* **Your goal**: Give the data a second time, exactly and in full.

# start of Supplied information

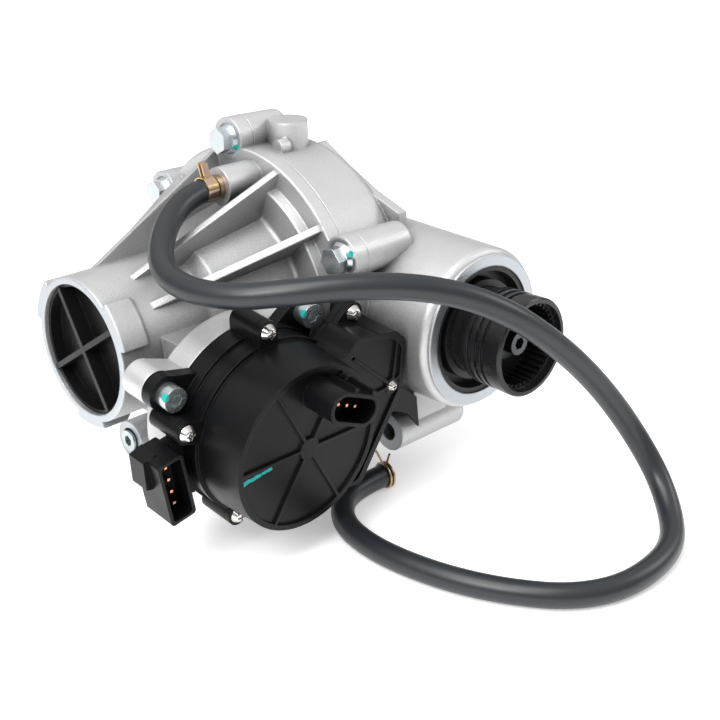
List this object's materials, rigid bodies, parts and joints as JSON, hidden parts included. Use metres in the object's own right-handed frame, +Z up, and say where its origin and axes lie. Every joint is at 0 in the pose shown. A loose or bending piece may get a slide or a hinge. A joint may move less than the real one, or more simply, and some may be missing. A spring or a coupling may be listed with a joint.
{
  "type": "vehicle differential",
  "caption": "Axle differential with a bevel drive in a ribbed two-piece case, a splined input coupler, an electric lock actuator on the front and a looped breather hose.",
  "frame": {"origin": "centre of the left axle port's mouth, on the axle line", "axes": "+X along the axle into the case, -Y out of the propshaft coupler, +Z up"},
  "size_m": [0.2437, 0.37, 0.1994],
  "materials": {
    "cast_aluminium": "sand-grained die casting, light warm grey",
    "machined_aluminium": "turned face",
    "zinc_steel": "bluish zinc plating",
    "nickel_steel": "bright nickel",
    "yellow_zinc": "yellow chromate zinc",
    "gear_steel": "ground and oiled",
    "black_steel": "black oxide, satin",
    "black_plastic": "glass-filled, satin moulded",
    "plug_plastic": "smooth moulded",
    "seal_rubber": "smooth rubber",
    "hose_rubber": "smooth satin slate grey",
    "copper_pin": "plated contact",
    "brass_steel": "sintered bronze"
  },
  "bodies": {
    "housing": {"main_case": "cast_aluminium", "left_cover": "cast_aluminium", "cover_bolts": "zinc_steel", "long_cover_screw": "zinc_steel", "cover_o_ring": "seal_rubber", "dowel_pins": "gear_steel", "fill_plug": "zinc_steel", "drain_plug": "zinc_steel", "plug_washers": "brass_steel", "left_axle_seal": "seal_rubber", "right_axle_seal": "seal_rubber", "pinion_seal": "seal_rubber", "axle_bearing_outer": "gear_steel", "carrier_bearing_outers": "gear_steel", "pinion_bearing_outers": "gear_steel", "fork_rod": "gear_steel", "actuator_base": "black_plastic", "actuator_cover": "black_plastic", "actuator_gasket": "seal_rubber", "actuator_o_ring": "seal_rubber", "actuator_cap_screws": "zinc_steel", "actuator_cover_screws": "nickel_steel", "actuator_small_screw": "nickel_steel", "side_socket_pins": "copper_pin", "top_socket_pins": "copper_pin", "motor": "gear_steel", "breather_nipple": "yellow_zinc", "breather_hose": "hose_rubber", "hose_clip_fixed": "yellow_zinc", "hose_clip_free": "yellow_zinc"},
    "left_plug": {"left_port_plug": "plug_plastic"},
    "right_plug": {"right_port_plug": "plug_plastic"},
    "pinion": {"pinion_shaft": "gear_steel", "propshaft_coupler": "black_steel", "coupler_screw": "zinc_steel", "coupler_washer": "zinc_steel", "pinion_spacer": "gear_steel", "pinion_bearing_inners": "gear_steel", "pinion_bearing_rollers": "gear_steel"},
    "carrier": {"carrier_body": "gear_steel", "ring_gear": "gear_steel", "ring_gear_bolts": "black_steel", "cross_pin": "gear_steel", "cross_pin_lock": "gear_steel", "lock_dog_ring": "gear_steel", "gear_washers": "brass_steel", "carrier_bearing_inners": "gear_steel", "carrier_bearing_rollers": "gear_steel"},
    "left_output": {"left_output_shaft": "gear_steel", "left_side_gear": "gear_steel", "axle_bearing_inner": "gear_steel", "axle_bearing_rollers": "gear_steel"},
    "right_gear": {"right_side_gear": "gear_steel"},
    "top_spider": {"spider_gear_top": "gear_steel"},
    "bottom_spider": {"spider_gear_bottom": "gear_steel"},
    "collar": {"lock_collar": "gear_steel"},
    "fork": {"shift_fork": "gear_steel"},
    "lock_drive": {"output_drive": "gear_steel"},
    "idler": {"idler_gear": "gear_steel"},
    "motor_rotor": {"motor_pinion": "brass_steel"}
  },
  "joints": [
    {"name": "left_plug_pull", "type": "slide", "parent": "housing", "child": "left_plug", "axis": [-1, 0, 0], "range_m": [0, 0.03]},
    {"name": "right_plug_pull", "type": "slide", "parent": "housing", "child": "right_plug", "axis": [1, 0, 0], "range_m": [0, 0.03]},
    {"name": "carrier_spin", "type": "hinge", "parent": "housing", "child": "carrier", "pos_m": [0.16, 0, 0], "axis": [1, 0, 0], "continuous": true},
    {"name": "pinion_spin", "type": "hinge", "parent": "housing", "child": "pinion", "pos_m": [0.17, 0, 0], "axis": [0, -1, 0], "continuous": true},
    {"name": "left_output_spin", "type": "hinge", "parent": "carrier", "child": "left_output", "pos_m": [0.16, 0, 0], "axis": [1, 0, 0], "continuous": true},
    {"name": "right_gear_spin", "type": "hinge", "parent": "carrier", "child": "right_gear", "pos_m": [0.16, 0, 0], "axis": [1, 0, 0], "continuous": true},
    {"name": "top_spider_spin", "type": "hinge", "parent": "carrier", "child": "top_spider", "pos_m": [0.16, 0, 0], "axis": [0, 0, 1], "continuous": true},
    {"name": "bottom_spider_spin", "type": "hinge", "parent": "carrier", "child": "bottom_spider", "pos_m": [0.16, 0, 0], "axis": [0, 0, 1], "continuous": true},
    {"name": "lock_drive_turn", "type": "hinge", "parent": "housing", "child": "lock_drive", "pos_m": [0.05, -0.124, -0.03], "axis": [0, 0.9962, 0.0872], "range_deg": [0, 90]},
    {"name": "fork_slide", "type": "slide", "parent": "housing", "child": "fork", "axis": [1, 0, 0], "range_m": [0, 0.00942]},
    {"name": "collar_slide", "type": "slide", "parent": "left_output", "child": "collar", "axis": [1, 0, 0], "range_m": [0, 0.00943]},
    {"name": "idler_turn", "type": "hinge", "parent": "housing", "child": "idler", "pos_m": [0.07467, -0.12478, -0.02106], "axis": [0, 0.9962, 0.0872], "range_deg": [-288.5, 0]},
    {"name": "motor_turn", "type": "hinge", "parent": "housing", "child": "motor_rotor", "pos_m": [0.09833, -0.12496, -0.01899], "axis": [0, 0.9962, 0.0872], "range_deg": [0, 807]}
  ],
  "couplings": [
    {"joint": "pinion_spin", "follows": "carrier_spin", "ratio": 3.5},
    {"joint": "right_gear_spin", "follows": "left_output_spin", "ratio": -1},
    {"joint": "top_spider_spin", "follows": "left_output_spin", "ratio": 1.4},
    {"joint": "bottom_spider_spin", "follows": "left_output_spin", "ratio": -1.4},
    {"joint": "lock_drive_turn", "follows": "fork_slide", "rad_per_m": 166.67},
    {"joint": "collar_slide", "follows": "fork_slide", "ratio": 1},
    {"joint": "idler_turn", "follows": "fork_slide", "rad_per_m": -533.33},
    {"joint": "motor_turn", "follows": "fork_slide", "rad_per_m": 1493.3}
  ]
}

# end of Supplied information

* **Task output**:
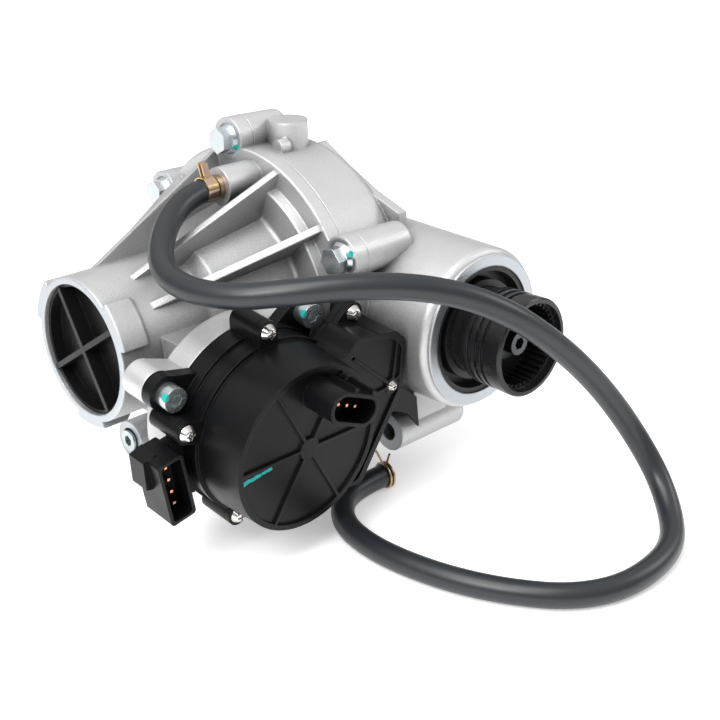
List this object's materials, rigid bodies, parts and joints as JSON, hidden parts included. Use metres in the object's own right-handed frame, +Z up, and say where its origin and axes lie. Every joint is at 0 in the pose shown. A loose or bending piece may get a slide or a hinge. A joint may move less than the real one, or more simply, and some may be missing. A spring or a coupling may be listed with a joint.
{
  "type": "vehicle differential",
  "caption": "Axle differential with a bevel drive in a ribbed two-piece case, a splined input coupler, an electric lock actuator on the front and a looped breather hose.",
  "frame": {"origin": "centre of the left axle port's mouth, on the axle line", "axes": "+X along the axle into the case, -Y out of the propshaft coupler, +Z up"},
  "size_m": [0.2437, 0.37, 0.1994],
  "materials": {
    "cast_aluminium": "sand-grained die casting, light warm grey",
    "machined_aluminium": "turned face",
    "zinc_steel": "bluish zinc plating",
    "nickel_steel": "bright nickel",
    "yellow_zinc": "yellow chromate zinc",
    "gear_steel": "ground and oiled",
    "black_steel": "black oxide, satin",
    "black_plastic": "glass-filled, satin moulded",
    "plug_plastic": "smooth moulded",
    "seal_rubber": "smooth rubber",
    "hose_rubber": "smooth satin slate grey",
    "copper_pin": "plated contact",
    "brass_steel": "sintered bronze"
  },
  "bodies": {
    "housing": {"main_case": "cast_aluminium", "left_cover": "cast_aluminium", "cover_bolts": "zinc_steel", "long_cover_screw": "zinc_steel", "cover_o_ring": "seal_rubber", "dowel_pins": "gear_steel", "fill_plug": "zinc_steel", "drain_plug": "zinc_steel", "plug_washers": "brass_steel", "left_axle_seal": "seal_rubber", "right_axle_seal": "seal_rubber", "pinion_seal": "seal_rubber", "axle_bearing_outer": "gear_steel", "carrier_bearing_outers": "gear_steel", "pinion_bearing_outers": "gear_steel", "fork_rod": "gear_steel", "actuator_base": "black_plastic", "actuator_cover": "black_plastic", "actuator_gasket": "seal_rubber", "actuator_o_ring": "seal_rubber", "actuator_cap_screws": "zinc_steel", "actuator_cover_screws": "nickel_steel", "actuator_small_screw": "nickel_steel", "side_socket_pins": "copper_pin", "top_socket_pins": "copper_pin", "motor": "gear_steel", "breather_nipple": "yellow_zinc", "breather_hose": "hose_rubber", "hose_clip_fixed": "yellow_zinc", "hose_clip_free": "yellow_zinc"},
    "left_plug": {"left_port_plug": "plug_plastic"},
    "right_plug": {"right_port_plug": "plug_plastic"},
    "pinion": {"pinion_shaft": "gear_steel", "propshaft_coupler": "black_steel", "coupler_screw": "zinc_steel", "coupler_washer": "zinc_steel", "pinion_spacer": "gear_steel", "pinion_bearing_inners": "gear_steel", "pinion_bearing_rollers": "gear_steel"},
    "carrier": {"carrier_body": "gear_steel", "ring_gear": "gear_steel", "ring_gear_bolts": "black_steel", "cross_pin": "gear_steel", "cross_pin_lock": "gear_steel", "lock_dog_ring": "gear_steel", "gear_washers": "brass_steel", "carrier_bearing_inners": "gear_steel", "carrier_bearing_rollers": "gear_steel"},
    "left_output": {"left_output_shaft": "gear_steel", "left_side_gear": "gear_steel", "axle_bearing_inner": "gear_steel", "axle_bearing_rollers": "gear_steel"},
    "right_gear": {"right_side_gear": "gear_steel"},
    "top_spider": {"spider_gear_top": "gear_steel"},
    "bottom_spider": {"spider_gear_bottom": "gear_steel"},
    "collar": {"lock_collar": "gear_steel"},
    "fork": {"shift_fork": "gear_steel"},
    "lock_drive": {"output_drive": "gear_steel"},
    "idler": {"idler_gear": "gear_steel"},
    "motor_rotor": {"motor_pinion": "brass_steel"}
  },
  "joints": [
    {"name": "left_plug_pull", "type": "slide", "parent": "housing", "child": "left_plug", "axis": [-1, 0, 0], "range_m": [0, 0.03]},
    {"name": "right_plug_pull", "type": "slide", "parent": "housing", "child": "right_plug", "axis": [1, 0, 0], "range_m": [0, 0.03]},
    {"name": "carrier_spin", "type": "hinge", "parent": "housing", "child": "carrier", "pos_m": [0.16, 0, 0], "axis": [1, 0, 0], "continuous": true},
    {"name": "pinion_spin", "type": "hinge", "parent": "housing", "child": "pinion", "pos_m": [0.17, 0, 0], "axis": [0, -1, 0], "continuous": true},
    {"name": "left_output_spin", "type": "hinge", "parent": "carrier", "child": "left_output", "pos_m": [0.16, 0, 0], "axis": [1, 0, 0], "continuous": true},
    {"name": "right_gear_spin", "type": "hinge", "parent": "carrier", "child": "right_gear", "pos_m": [0.16, 0, 0], "axis": [1, 0, 0], "continuous": true},
    {"name": "top_spider_spin", "type": "hinge", "parent": "carrier", "child": "top_spider", "pos_m": [0.16, 0, 0], "axis": [0, 0, 1], "continuous": true},
    {"name": "bottom_spider_spin", "type": "hinge", "parent": "carrier", "child": "bottom_spider", "pos_m": [0.16, 0, 0], "axis": [0, 0, 1], "continuous": true},
    {"name": "lock_drive_turn", "type": "hinge", "parent": "housing", "child": "lock_drive", "pos_m": [0.05, -0.124, -0.03], "axis": [0, 0.9962, 0.0872], "range_deg": [0, 90]},
    {"name": "fork_slide", "type": "slide", "parent": "housing", "child": "fork", "axis": [1, 0, 0], "range_m": [0, 0.00942]},
    {"name": "collar_slide", "type": "slide", "parent": "left_output", "child": "collar", "axis": [1, 0, 0], "range_m": [0, 0.00943]},
    {"name": "idler_turn", "type": "hinge", "parent": "housing", "child": "idler", "pos_m": [0.07467, -0.12478, -0.02106], "axis": [0, 0.9962, 0.0872], "range_deg": [-288.5, 0]},
    {"name": "motor_turn", "type": "hinge", "parent": "housing", "child": "motor_rotor", "pos_m": [0.09833, -0.12496, -0.01899], "axis": [0, 0.9962, 0.0872], "range_deg": [0, 807]}
  ],
  "couplings": [
    {"joint": "pinion_spin", "follows": "carrier_spin", "ratio": 3.5},
    {"joint": "right_gear_spin", "follows": "left_output_spin", "ratio": -1},
    {"joint": "top_spider_spin", "follows": "left_output_spin", "ratio": 1.4},
    {"joint": "bottom_spider_spin", "follows": "left_output_spin", "ratio": -1.4},
    {"joint": "lock_drive_turn", "follows": "fork_slide", "rad_per_m": 166.67},
    {"joint": "collar_slide", "follows": "fork_slide", "ratio": 1},
    {"joint": "idler_turn", "follows": "fork_slide", "rad_per_m": -533.33},
    {"joint": "motor_turn", "follows": "fork_slide", "rad_per_m": 1493.3}
  ]
}